On paper, Holdengräber's most obvious strength is his dexterous intelligence. Fluent in four languages, he studied philosophy at the Sorbonne, earned a law degree from Université Catholique de Louvain in Belgium, and holds a Ph.D. in comparative literature from Princeton. (His specialty: Walter Benjamin and the idea of collecting.) But anyone's who's spent time around UCLA or Pomona knows that Los Angeles has plenty of impressively educated people; what makes Holdengräber so hard to replace is his mix of intellectual rigor with charisma, fun and humor.

"With Paul there was this sense of delight, of wonderment, of possibilities, a sense of the sheer pleasure of doing things," Sain says. He created a social space that engaged individuals with serious ideas, and had them eager to come back for more. "Paul could make any evening fantastic," concurs author David Margolick. "He's just somebody who brings people together and makes things happen."

Holdengräber in person is something of an event himself. When we meet in his office in late December, his conversation is so charming, so peppered with references to European thinkers, and so salted with exclamations in French, Spanish and Italian, that for hours he has me completely fooled: his energy is limitless, I think, this man must never sleep. Then, midway through the interview, the light flickers, fades.

"I'm just exhausted," he confesses. "I work constantly, too much, and unfortunately this little machine [he palms his Blackberry] has created the sense that I'm never off."

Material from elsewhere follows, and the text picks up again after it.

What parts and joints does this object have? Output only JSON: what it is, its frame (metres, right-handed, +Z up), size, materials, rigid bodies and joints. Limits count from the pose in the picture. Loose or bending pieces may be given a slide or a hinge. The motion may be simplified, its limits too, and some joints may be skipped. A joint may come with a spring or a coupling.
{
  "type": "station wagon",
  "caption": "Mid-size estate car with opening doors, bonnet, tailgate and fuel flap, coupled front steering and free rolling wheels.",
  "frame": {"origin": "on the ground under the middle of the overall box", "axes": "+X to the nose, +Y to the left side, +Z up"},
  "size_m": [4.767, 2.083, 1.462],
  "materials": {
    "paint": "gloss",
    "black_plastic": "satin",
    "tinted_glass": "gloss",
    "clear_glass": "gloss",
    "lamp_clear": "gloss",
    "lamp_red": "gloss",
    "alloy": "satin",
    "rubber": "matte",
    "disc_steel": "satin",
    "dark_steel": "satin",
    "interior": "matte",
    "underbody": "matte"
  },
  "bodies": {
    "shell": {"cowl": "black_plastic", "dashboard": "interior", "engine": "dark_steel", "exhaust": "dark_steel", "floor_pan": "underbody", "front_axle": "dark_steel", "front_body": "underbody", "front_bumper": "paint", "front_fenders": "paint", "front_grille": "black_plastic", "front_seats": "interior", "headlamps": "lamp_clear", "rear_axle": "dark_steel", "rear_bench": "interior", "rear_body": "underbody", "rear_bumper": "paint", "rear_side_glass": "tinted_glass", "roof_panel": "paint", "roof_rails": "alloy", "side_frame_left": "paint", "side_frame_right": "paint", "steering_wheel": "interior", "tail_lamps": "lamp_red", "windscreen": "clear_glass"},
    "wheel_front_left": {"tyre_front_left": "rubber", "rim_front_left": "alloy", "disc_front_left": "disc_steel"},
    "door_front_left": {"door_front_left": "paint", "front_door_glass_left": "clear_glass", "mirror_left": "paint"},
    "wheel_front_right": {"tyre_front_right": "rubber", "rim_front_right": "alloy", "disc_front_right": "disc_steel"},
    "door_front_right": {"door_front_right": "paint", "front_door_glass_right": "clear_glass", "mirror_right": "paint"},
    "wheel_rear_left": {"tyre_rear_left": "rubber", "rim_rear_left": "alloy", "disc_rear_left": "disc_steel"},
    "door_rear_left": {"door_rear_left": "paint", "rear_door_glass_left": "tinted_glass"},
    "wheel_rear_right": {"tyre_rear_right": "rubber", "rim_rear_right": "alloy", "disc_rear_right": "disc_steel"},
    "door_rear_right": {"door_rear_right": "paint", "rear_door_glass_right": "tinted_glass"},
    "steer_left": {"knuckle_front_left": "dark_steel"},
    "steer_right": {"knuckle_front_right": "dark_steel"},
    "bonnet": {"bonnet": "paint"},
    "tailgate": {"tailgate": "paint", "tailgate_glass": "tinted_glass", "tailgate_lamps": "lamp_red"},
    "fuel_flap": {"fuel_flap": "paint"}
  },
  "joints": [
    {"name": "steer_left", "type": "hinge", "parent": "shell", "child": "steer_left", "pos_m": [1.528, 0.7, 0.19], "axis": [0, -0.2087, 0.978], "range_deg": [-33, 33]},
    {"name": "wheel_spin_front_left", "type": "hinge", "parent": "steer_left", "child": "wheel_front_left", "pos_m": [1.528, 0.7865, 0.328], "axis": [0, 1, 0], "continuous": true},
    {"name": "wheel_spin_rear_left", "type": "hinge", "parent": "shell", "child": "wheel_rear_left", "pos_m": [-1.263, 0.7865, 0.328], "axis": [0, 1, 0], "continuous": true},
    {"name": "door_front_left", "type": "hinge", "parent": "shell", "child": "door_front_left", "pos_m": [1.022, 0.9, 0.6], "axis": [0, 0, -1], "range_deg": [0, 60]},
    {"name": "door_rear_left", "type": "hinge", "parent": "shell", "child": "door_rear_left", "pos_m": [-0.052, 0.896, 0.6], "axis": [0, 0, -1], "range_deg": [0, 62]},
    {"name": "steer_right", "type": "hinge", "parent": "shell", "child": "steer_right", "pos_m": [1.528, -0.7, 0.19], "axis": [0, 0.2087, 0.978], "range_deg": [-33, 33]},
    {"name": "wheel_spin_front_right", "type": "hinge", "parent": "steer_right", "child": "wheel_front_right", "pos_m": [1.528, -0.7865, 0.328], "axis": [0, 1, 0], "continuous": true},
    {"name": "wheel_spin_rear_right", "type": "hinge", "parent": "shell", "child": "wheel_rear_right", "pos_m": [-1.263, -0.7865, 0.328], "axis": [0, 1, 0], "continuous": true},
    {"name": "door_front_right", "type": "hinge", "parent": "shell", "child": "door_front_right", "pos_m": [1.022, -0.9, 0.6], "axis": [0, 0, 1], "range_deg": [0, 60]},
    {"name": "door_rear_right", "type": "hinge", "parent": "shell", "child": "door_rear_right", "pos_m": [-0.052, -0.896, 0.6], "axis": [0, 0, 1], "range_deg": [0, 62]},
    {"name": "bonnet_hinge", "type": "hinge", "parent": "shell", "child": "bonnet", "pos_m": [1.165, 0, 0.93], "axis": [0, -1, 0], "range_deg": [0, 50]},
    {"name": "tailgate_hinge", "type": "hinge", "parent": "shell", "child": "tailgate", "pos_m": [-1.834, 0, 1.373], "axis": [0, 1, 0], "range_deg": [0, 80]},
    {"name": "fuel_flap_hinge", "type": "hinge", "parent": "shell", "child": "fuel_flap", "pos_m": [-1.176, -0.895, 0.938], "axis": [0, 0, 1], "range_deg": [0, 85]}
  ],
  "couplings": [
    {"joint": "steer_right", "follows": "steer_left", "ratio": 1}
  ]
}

The 24-plus events of the fall season are behind him; the winter season is waiting to be planned. For a moment, sitting behind his desk, Holdengräber looks almost wan. Then he starts talking about an evening he has lined up for January 26 (Tina Brown will interview French philosopher Bernard-Henri Lévy), and the voltage grows strong again.

Holdengräber seems to thrive on meetings, plans and conversation. The more he talks about his work, the more energy he seems to have for it, until one, too, gets swept up with excitement about his events. But transforming the NYPL from a venue for standard, behind-the-podium lectures into an effervescent intellectual salon has taken hard work, and Holdengräber has encountered some resistance. At the library we don't…is a common opening to objections.

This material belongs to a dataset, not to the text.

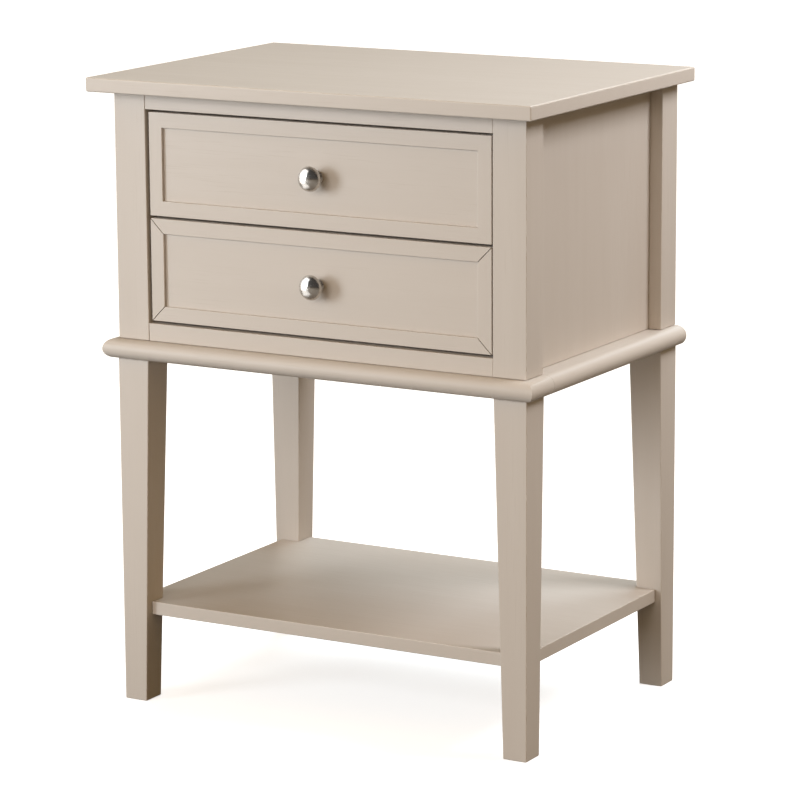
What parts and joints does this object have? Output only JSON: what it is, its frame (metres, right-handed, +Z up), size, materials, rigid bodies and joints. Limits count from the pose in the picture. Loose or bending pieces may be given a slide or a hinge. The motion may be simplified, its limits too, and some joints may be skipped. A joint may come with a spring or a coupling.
{
  "type": "nightstand",
  "caption": "Painted wooden nightstand: inset drawers with mitred frames and round knobs, over an open shelf between tapered legs.",
  "frame": {"origin": "on the floor, under the middle of the top board, which is the widest and deepest piece", "axes": "+Z up, -Y out of the drawer fronts, +X to the right of someone facing the drawers"},
  "size_m": [0.554, 0.393, 0.713],
  "materials": {
    "painted_wood": "satin warm grey-beige paint over wood, with faint grain",
    "bare_wood": "clear-sealed light hardwood and plywood, matt",
    "back_board": "thin painted fibre board, matt",
    "knob_metal": "satin nickel",
    "slide_steel": "zinc-plated sheet steel",
    "fastener_steel": "zinc-plated steel"
  },
  "bodies": {
    "case": {"back_panel": "back_board", "base_front_board": "painted_wood", "base_rear_board": "painted_wood", "base_side_board_left": "painted_wood", "base_side_board_right": "painted_wood", "bottom_front_rail": "painted_wood", "dust_board": "bare_wood", "leg_bolt_front_left": "fastener_steel", "leg_bolt_front_right": "fastener_steel", "leg_bolt_rear_left": "fastener_steel", "leg_bolt_rear_right": "fastener_steel", "leg_front_left": "painted_wood", "leg_front_right": "painted_wood", "leg_rear_left": "painted_wood", "leg_rear_right": "painted_wood", "lower_case_slide_left": "slide_steel", "lower_case_slide_right": "slide_steel", "post_front_left": "painted_wood", "post_front_right": "painted_wood", "post_rear_left": "painted_wood", "post_rear_right": "painted_wood", "shelf": "painted_wood", "side_panel_left": "painted_wood", "side_panel_right": "painted_wood", "top_board": "painted_wood", "top_front_rail": "painted_wood", "top_rear_rail": "bare_wood", "upper_case_slide_left": "slide_steel", "upper_case_slide_right": "slide_steel"},
    "upper_drawer": {"upper_box_back": "bare_wood", "upper_box_bottom": "bare_wood", "upper_box_side_left": "bare_wood", "upper_box_side_right": "bare_wood", "upper_drawer_slide_left": "slide_steel", "upper_drawer_slide_right": "slide_steel", "upper_frame_bottom": "painted_wood", "upper_frame_left": "painted_wood", "upper_frame_right": "painted_wood", "upper_frame_top": "painted_wood", "upper_front_board": "painted_wood", "upper_knob": "knob_metal", "upper_knob_screw": "fastener_steel"},
    "lower_drawer": {"lower_box_back": "bare_wood", "lower_box_bottom": "bare_wood", "lower_box_side_left": "bare_wood", "lower_box_side_right": "bare_wood", "lower_drawer_slide_left": "slide_steel", "lower_drawer_slide_right": "slide_steel", "lower_frame_bottom": "painted_wood", "lower_frame_left": "painted_wood", "lower_frame_right": "painted_wood", "lower_frame_top": "painted_wood", "lower_front_board": "painted_wood", "lower_knob": "knob_metal", "lower_knob_screw": "fastener_steel"},
    "upper_ball_cages": {"upper_ball_cage_left": "slide_steel", "upper_ball_cage_right": "slide_steel"},
    "lower_ball_cages": {"lower_ball_cage_left": "slide_steel", "lower_ball_cage_right": "slide_steel"}
  },
  "joints": [
    {"name": "upper_drawer_slide", "type": "slide", "parent": "case", "child": "upper_drawer", "axis": [0, -1, 0], "range_m": [0, 0.225]},
    {"name": "lower_drawer_slide", "type": "slide", "parent": "case", "child": "lower_drawer", "axis": [0, -1, 0], "range_m": [0, 0.225]},
    {"name": "upper_ball_cage_roll", "type": "slide", "parent": "case", "child": "upper_ball_cages", "axis": [0, -1, 0], "range_m": [0, 0.1125]},
    {"name": "lower_ball_cage_roll", "type": "slide", "parent": "case", "child": "lower_ball_cages", "axis": [0, -1, 0], "range_m": [0, 0.1125]}
  ],
  "couplings": [
    {"joint": "upper_ball_cage_roll", "follows": "upper_drawer_slide", "ratio": 0.5},
    {"joint": "lower_ball_cage_roll", "follows": "lower_drawer_slide", "ratio": 0.5}
  ]
}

"I always ask them who The Library is," Holdengräber says, "because I'd like to have lunch with him."

"He's a genuinely creative person," author Adam Gopnick observes. "He doesn't want to do the conventional thing in the conventional way." And that naturally creates some friction.

Instead of lectures and readings, Holdengräber prefers to stage lively conversations between two or more people, and to flavor the evening with "a little bit of show." Before Margolick's conversation with ESPN anchor Jeremy Schaap about the Joe Louis-Max Schmeling fight, for example, they dimmed the lights and played a radio narration of the match. And for the launch of Philip Gourevitch's revamped Paris Review, they hired the 25-piece Hungry March Band. Before many of the events, the NYPL now serves the entire audience free champagne to encourage socializing.

Holdengräber's made some structural changes as well. He's banished the old event brochure, which required events to be planned at least four months in advance, in favor of postcards and email announcements that allow him to put together an event in as few as 18 days. (The number of email subscribers has grown from roughly 400 to 8,000 since he began.) He renamed the program series to make it more enticing (it used to be called PEP, for Public Education Programs), modernized its profile with edgy visuals, and set up a system for attendees to buy tickets online. He also moved the time of the events from 6:00 p.m. to 7:00 p.m. to make it easier for working people to attend.

Luckily, Holdengräber's innovations have the support of David Ferriero, the chief executive of the Research Libraries, and of LeClerc. Both approve of the way "Live from the NYPL" draws new audiences to the institution, one of LeClerc's main goals. "This great, great library can be a little off-putting," LeClerc says, "because it was built at a time when solidity and grandness were the messages being sent. What I wanted to do [when I hired Holdengräber] was to open the windows and let everybody in."

Book publicists who want to plan events with Holdengräber will have to do better than sending him a copy of their latest press release, however. "I want to be approached differently than 'so-and-so is coming out with such-and-such book and they want to come to the library,' " he says. "I would like to know why. What are they thinking about when they decide to publish this person? Why is this important to bring to the library? What's in it for the public?"

What Holdengräber wants, in his events and in his professional relationships, is good old-fashioned conversation. He wants the people on stage to genuinely exchange ideas, the people in the audience to talk with their neighbors about the book, and everybody to chat about "Live at the NYPL." "To make the most extraordinary party you can imagine for a book—that is the goal," he says. If it costs him a little sleep, well, that's the price of working in New York.